Set down exactly the lines of the listing below, please, beginning with the first and ending with the line that holds "a closed back.".

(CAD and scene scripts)
_ _ _ _ _
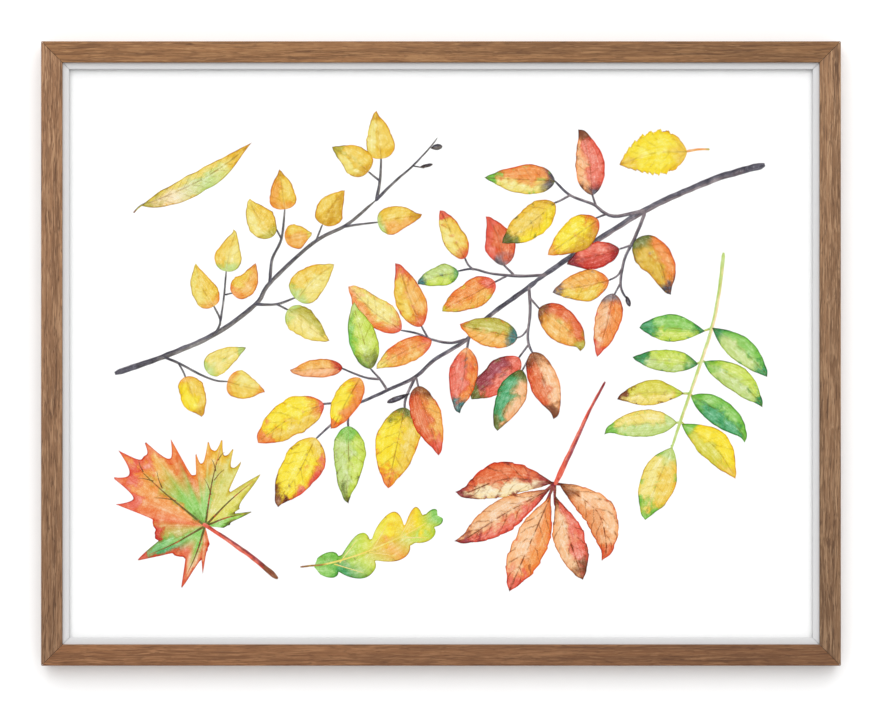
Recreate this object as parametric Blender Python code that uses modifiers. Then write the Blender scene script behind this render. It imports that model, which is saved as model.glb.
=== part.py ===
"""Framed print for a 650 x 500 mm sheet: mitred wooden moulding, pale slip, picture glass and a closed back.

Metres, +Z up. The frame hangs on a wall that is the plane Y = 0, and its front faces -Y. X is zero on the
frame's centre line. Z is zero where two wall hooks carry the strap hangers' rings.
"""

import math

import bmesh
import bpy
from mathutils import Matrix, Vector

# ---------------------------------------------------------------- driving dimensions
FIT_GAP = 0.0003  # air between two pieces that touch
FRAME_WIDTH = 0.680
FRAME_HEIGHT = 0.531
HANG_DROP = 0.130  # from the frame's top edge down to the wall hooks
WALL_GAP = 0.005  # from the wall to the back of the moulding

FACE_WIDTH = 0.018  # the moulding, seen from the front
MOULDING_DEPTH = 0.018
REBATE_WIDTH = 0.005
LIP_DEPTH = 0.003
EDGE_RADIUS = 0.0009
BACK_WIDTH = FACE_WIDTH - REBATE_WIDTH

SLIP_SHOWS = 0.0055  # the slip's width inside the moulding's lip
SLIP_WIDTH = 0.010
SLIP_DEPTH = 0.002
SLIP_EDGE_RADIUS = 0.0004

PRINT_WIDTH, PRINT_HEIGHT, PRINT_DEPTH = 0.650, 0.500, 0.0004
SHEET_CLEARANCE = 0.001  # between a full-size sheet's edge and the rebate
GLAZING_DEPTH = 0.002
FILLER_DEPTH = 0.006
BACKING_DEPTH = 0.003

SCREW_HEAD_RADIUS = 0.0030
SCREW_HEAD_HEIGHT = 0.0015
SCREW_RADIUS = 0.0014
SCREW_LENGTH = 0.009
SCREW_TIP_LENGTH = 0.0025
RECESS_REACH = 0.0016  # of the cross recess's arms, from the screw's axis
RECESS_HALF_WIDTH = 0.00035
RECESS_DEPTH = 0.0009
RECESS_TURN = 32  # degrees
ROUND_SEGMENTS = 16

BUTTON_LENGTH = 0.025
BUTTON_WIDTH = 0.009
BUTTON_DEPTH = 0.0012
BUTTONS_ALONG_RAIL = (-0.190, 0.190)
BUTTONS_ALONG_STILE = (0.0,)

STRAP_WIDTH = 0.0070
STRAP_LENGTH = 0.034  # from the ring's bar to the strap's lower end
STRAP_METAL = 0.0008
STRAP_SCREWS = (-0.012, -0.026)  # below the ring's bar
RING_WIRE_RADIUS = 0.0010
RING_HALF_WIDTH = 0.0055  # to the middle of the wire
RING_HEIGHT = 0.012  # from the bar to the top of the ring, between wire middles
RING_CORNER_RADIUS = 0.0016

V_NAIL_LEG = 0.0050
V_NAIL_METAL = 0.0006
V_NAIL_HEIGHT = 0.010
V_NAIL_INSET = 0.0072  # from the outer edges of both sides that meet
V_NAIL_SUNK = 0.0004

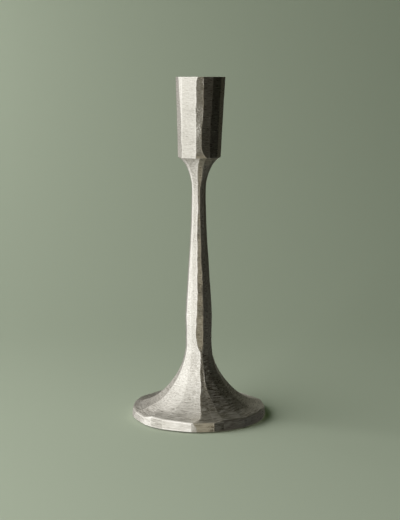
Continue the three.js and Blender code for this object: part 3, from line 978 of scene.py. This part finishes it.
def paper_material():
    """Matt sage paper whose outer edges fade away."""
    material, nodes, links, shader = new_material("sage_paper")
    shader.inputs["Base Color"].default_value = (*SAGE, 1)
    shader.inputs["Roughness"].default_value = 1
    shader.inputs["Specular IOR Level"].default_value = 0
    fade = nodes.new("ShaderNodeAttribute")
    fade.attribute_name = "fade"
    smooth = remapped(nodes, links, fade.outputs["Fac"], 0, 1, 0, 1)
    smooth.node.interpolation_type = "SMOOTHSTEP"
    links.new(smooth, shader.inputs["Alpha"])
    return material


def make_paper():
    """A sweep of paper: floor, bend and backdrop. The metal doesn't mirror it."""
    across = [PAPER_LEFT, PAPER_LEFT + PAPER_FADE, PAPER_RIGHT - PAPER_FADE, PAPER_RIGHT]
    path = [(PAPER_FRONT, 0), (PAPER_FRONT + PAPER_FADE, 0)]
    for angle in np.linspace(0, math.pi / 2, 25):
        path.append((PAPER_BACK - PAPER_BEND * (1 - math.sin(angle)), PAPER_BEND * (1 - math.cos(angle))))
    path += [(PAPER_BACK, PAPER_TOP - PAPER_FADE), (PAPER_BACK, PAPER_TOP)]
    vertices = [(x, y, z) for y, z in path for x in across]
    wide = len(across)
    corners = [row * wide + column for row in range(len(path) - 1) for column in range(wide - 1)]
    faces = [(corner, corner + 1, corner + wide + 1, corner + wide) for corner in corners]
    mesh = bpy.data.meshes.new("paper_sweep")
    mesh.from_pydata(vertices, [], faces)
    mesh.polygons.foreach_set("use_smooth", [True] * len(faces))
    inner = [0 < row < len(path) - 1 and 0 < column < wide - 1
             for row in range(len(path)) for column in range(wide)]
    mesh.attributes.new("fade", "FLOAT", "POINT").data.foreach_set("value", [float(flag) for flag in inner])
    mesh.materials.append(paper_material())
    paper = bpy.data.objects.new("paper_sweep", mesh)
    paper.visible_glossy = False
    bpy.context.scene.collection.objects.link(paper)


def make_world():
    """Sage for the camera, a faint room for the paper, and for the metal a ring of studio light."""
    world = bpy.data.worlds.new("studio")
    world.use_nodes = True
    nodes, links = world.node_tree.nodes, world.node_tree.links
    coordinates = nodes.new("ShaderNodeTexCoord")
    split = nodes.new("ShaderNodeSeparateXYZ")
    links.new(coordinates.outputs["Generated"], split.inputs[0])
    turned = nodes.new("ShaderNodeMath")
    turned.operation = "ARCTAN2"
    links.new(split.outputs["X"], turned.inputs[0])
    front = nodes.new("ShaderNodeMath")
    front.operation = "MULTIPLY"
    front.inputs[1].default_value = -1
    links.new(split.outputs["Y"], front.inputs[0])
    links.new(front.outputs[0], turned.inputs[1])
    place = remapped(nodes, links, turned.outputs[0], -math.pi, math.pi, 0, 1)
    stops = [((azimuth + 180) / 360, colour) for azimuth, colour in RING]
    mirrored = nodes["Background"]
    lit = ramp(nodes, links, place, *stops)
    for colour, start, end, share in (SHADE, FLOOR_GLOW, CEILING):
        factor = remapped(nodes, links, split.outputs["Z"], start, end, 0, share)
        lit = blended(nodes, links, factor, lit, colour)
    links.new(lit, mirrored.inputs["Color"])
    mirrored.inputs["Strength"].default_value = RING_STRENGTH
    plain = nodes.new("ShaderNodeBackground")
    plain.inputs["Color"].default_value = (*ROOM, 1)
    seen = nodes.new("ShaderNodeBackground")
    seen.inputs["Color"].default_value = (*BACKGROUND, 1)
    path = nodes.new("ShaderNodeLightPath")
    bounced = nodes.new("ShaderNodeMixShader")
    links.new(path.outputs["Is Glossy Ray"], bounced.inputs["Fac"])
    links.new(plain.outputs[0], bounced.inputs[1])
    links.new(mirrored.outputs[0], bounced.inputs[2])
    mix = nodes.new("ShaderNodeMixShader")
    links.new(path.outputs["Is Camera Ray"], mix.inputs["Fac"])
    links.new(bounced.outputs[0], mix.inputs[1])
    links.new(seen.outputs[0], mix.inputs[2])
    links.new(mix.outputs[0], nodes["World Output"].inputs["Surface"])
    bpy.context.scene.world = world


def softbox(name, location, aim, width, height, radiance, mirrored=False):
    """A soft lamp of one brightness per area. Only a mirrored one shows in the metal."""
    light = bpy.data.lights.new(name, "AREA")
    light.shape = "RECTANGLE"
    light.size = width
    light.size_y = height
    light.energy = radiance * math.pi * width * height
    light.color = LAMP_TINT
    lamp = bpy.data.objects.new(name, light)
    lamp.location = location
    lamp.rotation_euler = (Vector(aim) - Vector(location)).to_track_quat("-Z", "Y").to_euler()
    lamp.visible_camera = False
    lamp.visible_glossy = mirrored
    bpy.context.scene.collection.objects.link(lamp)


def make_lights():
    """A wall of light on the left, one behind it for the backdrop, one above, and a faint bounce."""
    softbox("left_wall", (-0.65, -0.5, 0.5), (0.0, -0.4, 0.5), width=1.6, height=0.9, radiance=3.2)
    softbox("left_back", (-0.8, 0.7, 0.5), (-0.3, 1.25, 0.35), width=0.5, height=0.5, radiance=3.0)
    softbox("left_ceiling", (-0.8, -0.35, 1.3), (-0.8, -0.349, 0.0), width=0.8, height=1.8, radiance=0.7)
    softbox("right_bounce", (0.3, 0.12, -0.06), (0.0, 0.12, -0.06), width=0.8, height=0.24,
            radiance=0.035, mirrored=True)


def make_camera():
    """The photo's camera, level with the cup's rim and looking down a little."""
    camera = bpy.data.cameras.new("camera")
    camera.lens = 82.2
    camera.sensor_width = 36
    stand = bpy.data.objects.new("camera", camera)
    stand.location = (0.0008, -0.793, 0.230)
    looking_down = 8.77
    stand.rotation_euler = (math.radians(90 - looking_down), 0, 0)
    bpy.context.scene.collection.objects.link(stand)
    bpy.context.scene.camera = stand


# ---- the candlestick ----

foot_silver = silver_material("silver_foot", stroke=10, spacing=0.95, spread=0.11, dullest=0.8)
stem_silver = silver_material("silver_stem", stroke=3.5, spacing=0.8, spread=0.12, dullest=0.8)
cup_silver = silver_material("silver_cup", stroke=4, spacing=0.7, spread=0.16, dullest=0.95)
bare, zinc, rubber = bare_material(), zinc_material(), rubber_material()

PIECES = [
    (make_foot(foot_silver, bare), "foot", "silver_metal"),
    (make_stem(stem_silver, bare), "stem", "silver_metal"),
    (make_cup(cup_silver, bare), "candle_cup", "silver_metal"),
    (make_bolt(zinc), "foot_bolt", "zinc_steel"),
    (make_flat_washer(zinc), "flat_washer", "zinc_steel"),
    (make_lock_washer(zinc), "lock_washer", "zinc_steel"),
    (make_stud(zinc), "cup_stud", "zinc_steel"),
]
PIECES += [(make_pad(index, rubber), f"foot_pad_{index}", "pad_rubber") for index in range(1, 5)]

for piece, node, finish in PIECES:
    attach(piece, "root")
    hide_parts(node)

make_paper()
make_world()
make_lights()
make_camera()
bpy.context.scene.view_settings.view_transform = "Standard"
_ _ _ _ _
### WRITTEN RESPONSE
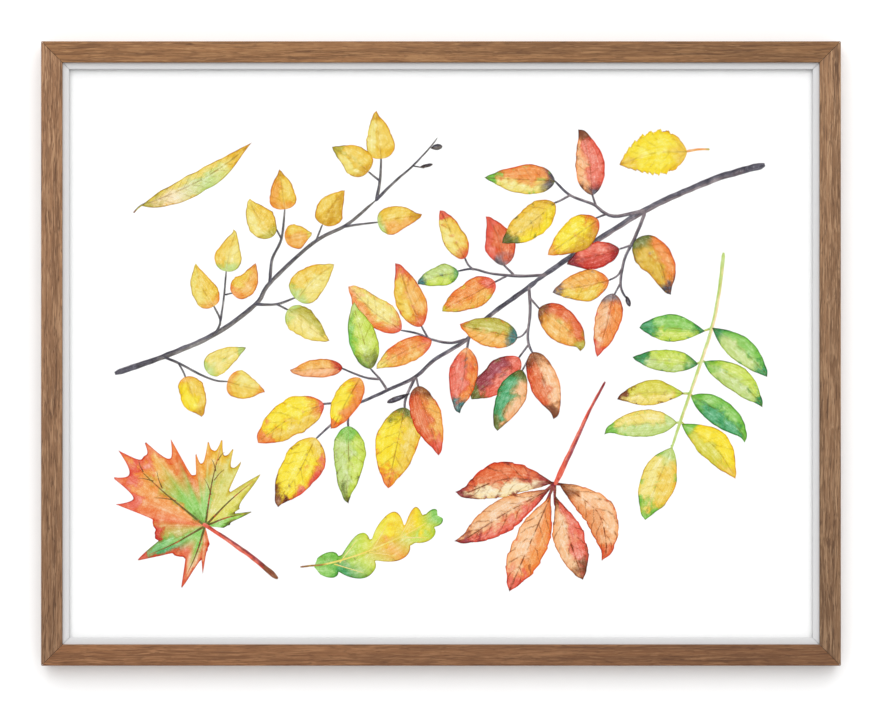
Recreate this object as parametric Blender Python code that uses modifiers. Then write the Blender scene script behind this render. It imports that model, which is saved as model.glb.
=== part.py ===
"""Framed print for a 650 x 500 mm sheet: mitred wooden moulding, pale slip, picture glass and a closed back.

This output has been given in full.